Dataset extract ->
▽
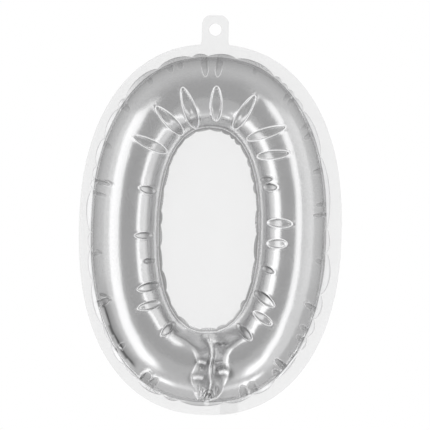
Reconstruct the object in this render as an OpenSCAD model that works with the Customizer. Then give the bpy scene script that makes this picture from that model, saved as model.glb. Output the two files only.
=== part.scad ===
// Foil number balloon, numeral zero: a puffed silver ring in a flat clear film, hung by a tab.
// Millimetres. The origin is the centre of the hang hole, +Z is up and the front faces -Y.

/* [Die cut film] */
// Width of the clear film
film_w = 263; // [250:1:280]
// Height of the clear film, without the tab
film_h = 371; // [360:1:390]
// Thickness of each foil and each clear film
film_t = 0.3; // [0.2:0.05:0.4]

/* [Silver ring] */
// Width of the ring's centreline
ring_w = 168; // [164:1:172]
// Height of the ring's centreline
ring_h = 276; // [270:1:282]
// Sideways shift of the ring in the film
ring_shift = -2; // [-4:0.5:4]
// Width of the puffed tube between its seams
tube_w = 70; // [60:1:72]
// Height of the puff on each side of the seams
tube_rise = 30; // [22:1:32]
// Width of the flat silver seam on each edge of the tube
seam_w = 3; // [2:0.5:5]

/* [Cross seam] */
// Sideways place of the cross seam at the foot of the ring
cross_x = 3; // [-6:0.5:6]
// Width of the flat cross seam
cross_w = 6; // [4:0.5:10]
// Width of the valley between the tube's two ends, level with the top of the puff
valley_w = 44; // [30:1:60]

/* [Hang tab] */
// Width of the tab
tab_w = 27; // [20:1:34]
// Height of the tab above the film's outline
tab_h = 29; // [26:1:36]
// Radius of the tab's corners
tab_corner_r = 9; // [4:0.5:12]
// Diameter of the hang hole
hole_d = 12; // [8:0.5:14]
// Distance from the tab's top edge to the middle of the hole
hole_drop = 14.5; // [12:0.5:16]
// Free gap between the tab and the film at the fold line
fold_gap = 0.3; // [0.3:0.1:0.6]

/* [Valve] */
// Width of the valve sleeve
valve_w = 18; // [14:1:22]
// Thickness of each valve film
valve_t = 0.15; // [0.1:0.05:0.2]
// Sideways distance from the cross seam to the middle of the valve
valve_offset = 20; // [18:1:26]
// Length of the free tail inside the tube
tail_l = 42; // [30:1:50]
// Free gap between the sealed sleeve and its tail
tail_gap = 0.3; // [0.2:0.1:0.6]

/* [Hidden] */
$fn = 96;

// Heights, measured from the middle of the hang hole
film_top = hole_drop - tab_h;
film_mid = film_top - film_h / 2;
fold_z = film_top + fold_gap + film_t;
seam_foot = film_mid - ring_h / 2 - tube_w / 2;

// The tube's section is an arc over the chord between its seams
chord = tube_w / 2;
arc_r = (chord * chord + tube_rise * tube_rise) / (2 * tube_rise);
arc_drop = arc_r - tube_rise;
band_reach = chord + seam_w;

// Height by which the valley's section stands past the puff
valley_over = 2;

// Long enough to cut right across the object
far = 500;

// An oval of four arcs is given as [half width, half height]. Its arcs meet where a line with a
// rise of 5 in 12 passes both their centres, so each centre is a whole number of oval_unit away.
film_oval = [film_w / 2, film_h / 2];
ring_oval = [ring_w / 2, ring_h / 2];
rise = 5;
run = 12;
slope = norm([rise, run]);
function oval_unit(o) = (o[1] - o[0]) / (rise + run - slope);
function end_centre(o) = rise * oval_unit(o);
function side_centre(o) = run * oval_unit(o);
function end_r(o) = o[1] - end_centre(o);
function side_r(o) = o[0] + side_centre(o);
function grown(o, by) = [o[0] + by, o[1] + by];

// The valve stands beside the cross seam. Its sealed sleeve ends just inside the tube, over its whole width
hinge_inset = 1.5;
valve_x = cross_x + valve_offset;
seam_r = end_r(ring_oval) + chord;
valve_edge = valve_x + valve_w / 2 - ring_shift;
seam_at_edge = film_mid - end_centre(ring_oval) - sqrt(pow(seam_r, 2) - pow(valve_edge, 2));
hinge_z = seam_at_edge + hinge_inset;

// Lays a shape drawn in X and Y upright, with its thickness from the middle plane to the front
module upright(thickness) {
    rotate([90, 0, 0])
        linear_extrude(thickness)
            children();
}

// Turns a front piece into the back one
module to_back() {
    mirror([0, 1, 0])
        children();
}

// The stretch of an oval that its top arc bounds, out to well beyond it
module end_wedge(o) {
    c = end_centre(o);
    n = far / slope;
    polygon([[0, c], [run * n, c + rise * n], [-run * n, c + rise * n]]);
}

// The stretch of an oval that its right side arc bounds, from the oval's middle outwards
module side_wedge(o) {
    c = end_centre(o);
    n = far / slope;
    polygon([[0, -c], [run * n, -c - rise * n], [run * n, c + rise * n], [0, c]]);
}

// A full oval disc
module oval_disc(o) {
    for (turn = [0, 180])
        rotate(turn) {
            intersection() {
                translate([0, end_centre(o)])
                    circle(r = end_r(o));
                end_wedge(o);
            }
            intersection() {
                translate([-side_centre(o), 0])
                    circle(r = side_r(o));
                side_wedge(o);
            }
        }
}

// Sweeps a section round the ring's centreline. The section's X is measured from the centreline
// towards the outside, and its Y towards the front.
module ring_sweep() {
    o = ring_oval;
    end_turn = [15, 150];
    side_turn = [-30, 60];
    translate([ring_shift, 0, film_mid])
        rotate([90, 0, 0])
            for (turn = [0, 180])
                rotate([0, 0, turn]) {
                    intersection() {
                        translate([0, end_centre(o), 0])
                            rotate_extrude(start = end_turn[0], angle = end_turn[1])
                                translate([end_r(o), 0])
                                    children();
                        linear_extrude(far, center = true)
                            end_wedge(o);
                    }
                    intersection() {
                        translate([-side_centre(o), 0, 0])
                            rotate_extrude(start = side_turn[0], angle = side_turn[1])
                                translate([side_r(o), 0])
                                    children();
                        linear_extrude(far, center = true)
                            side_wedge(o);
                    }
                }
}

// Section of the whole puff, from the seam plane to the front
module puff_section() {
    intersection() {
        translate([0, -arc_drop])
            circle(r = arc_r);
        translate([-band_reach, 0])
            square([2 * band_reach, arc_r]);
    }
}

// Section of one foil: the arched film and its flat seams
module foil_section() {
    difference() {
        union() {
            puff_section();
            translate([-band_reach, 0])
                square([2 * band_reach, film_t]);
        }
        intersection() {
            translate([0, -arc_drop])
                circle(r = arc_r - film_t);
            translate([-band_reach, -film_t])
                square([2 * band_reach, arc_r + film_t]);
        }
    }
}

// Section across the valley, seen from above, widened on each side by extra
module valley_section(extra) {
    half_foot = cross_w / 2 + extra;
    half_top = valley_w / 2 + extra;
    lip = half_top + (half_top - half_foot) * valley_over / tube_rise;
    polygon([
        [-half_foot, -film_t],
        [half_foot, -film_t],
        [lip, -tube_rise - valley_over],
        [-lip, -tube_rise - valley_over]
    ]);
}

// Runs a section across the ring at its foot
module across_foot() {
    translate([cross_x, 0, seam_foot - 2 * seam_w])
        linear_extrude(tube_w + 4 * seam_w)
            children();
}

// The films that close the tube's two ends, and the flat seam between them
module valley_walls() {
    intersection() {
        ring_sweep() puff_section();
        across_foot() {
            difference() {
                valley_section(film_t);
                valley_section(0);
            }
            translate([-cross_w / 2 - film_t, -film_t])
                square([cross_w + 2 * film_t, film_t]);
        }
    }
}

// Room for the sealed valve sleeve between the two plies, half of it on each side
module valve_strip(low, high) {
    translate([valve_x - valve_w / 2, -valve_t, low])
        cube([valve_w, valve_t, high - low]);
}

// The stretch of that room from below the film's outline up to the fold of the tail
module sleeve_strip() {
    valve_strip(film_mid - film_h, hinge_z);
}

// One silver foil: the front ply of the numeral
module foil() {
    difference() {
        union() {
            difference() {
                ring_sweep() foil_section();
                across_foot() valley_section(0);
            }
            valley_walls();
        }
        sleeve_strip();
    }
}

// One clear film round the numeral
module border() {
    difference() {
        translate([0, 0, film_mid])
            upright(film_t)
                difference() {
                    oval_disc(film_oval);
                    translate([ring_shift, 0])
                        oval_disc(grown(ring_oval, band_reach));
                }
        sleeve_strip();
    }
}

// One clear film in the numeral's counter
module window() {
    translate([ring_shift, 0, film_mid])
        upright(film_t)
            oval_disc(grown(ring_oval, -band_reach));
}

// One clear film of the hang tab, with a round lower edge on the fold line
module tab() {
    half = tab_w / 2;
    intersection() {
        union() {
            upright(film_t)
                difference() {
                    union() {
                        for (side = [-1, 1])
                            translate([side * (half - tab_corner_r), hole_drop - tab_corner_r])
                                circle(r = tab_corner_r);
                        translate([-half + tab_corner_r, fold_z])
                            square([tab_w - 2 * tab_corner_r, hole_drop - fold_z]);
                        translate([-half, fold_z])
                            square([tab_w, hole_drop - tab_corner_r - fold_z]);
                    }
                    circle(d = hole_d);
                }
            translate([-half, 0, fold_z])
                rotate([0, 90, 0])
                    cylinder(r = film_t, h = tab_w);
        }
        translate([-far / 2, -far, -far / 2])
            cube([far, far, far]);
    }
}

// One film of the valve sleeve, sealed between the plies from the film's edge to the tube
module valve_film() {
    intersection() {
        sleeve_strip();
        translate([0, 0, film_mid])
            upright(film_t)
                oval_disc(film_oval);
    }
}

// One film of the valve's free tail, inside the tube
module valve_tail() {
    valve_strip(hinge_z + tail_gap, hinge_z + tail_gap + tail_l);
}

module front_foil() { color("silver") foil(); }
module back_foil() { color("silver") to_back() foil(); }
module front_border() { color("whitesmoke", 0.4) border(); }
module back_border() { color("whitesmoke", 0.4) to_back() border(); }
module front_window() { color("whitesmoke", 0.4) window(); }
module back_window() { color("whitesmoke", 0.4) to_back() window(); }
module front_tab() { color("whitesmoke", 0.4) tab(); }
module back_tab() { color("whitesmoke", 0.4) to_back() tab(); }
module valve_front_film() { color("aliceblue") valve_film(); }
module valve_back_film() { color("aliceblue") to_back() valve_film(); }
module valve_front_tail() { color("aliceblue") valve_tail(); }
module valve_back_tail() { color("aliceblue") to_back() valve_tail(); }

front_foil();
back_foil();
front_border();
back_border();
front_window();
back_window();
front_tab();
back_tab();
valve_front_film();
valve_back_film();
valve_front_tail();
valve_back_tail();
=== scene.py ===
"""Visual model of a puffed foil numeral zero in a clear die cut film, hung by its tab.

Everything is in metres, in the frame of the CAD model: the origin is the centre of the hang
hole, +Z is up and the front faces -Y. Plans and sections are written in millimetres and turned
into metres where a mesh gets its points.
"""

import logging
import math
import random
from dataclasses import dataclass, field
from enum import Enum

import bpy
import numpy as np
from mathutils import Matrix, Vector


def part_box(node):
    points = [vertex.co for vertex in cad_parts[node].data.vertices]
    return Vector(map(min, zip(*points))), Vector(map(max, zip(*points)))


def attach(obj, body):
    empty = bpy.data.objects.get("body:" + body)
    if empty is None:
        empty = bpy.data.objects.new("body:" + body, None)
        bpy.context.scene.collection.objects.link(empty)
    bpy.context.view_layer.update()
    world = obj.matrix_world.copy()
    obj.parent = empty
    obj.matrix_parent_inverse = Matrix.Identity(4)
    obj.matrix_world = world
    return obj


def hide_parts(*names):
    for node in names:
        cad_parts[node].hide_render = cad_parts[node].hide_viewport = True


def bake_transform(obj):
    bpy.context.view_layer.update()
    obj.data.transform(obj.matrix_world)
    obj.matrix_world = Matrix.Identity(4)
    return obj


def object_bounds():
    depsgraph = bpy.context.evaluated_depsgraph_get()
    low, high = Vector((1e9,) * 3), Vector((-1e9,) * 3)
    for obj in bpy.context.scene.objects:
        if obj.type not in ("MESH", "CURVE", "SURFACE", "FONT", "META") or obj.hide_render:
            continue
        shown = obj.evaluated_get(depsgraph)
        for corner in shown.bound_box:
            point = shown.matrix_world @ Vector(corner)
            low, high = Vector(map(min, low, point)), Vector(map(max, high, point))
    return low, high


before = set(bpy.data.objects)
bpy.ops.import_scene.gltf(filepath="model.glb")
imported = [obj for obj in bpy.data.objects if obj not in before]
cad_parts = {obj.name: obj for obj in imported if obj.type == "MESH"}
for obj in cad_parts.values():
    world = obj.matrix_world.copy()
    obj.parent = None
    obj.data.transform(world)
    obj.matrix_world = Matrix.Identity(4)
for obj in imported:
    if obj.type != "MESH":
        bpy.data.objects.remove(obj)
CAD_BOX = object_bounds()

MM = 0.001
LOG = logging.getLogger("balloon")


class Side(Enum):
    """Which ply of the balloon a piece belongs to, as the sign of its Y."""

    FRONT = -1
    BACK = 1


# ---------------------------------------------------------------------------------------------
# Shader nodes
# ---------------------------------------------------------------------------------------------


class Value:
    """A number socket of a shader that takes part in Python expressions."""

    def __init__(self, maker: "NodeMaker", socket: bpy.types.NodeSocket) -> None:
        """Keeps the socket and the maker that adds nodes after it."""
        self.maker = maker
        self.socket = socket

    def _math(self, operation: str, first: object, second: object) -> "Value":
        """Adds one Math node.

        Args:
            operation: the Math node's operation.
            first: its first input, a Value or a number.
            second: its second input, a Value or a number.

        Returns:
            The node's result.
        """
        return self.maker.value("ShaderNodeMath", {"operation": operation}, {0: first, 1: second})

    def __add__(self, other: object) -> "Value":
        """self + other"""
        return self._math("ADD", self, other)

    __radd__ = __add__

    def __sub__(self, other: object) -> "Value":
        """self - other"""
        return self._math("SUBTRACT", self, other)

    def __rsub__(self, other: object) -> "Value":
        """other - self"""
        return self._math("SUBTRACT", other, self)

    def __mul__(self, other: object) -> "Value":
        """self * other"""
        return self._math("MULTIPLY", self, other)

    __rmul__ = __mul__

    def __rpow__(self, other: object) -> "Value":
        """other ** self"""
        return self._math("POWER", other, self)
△
Given task ->
Extract exactly and only these lines: the line containing "front_foil();", the line containing "cad_parts[node].hide_render = cad_parts[node].hide_viewport", and every line between them.

Full output ->
front_foil();
back_foil();
front_border();
back_border();
front_window();
back_window();
front_tab();
back_tab();
valve_front_film();
valve_back_film();
valve_front_tail();
valve_back_tail();
=== scene.py ===
"""Visual model of a puffed foil numeral zero in a clear die cut film, hung by its tab.

Everything is in metres, in the frame of the CAD model: the origin is the centre of the hang
hole, +Z is up and the front faces -Y. Plans and sections are written in millimetres and turned
into metres where a mesh gets its points.
"""

import logging
import math
import random
from dataclasses import dataclass, field
from enum import Enum

import bpy
import numpy as np
from mathutils import Matrix, Vector


def part_box(node):
    points = [vertex.co for vertex in cad_parts[node].data.vertices]
    return Vector(map(min, zip(*points))), Vector(map(max, zip(*points)))


def attach(obj, body):
    empty = bpy.data.objects.get("body:" + body)
    if empty is None:
        empty = bpy.data.objects.new("body:" + body, None)
        bpy.context.scene.collection.objects.link(empty)
    bpy.context.view_layer.update()
    world = obj.matrix_world.copy()
    obj.parent = empty
    obj.matrix_parent_inverse = Matrix.Identity(4)
    obj.matrix_world = world
    return obj


def hide_parts(*names):
    for node in names:
        cad_parts[node].hide_render = cad_parts[node].hide_viewport = True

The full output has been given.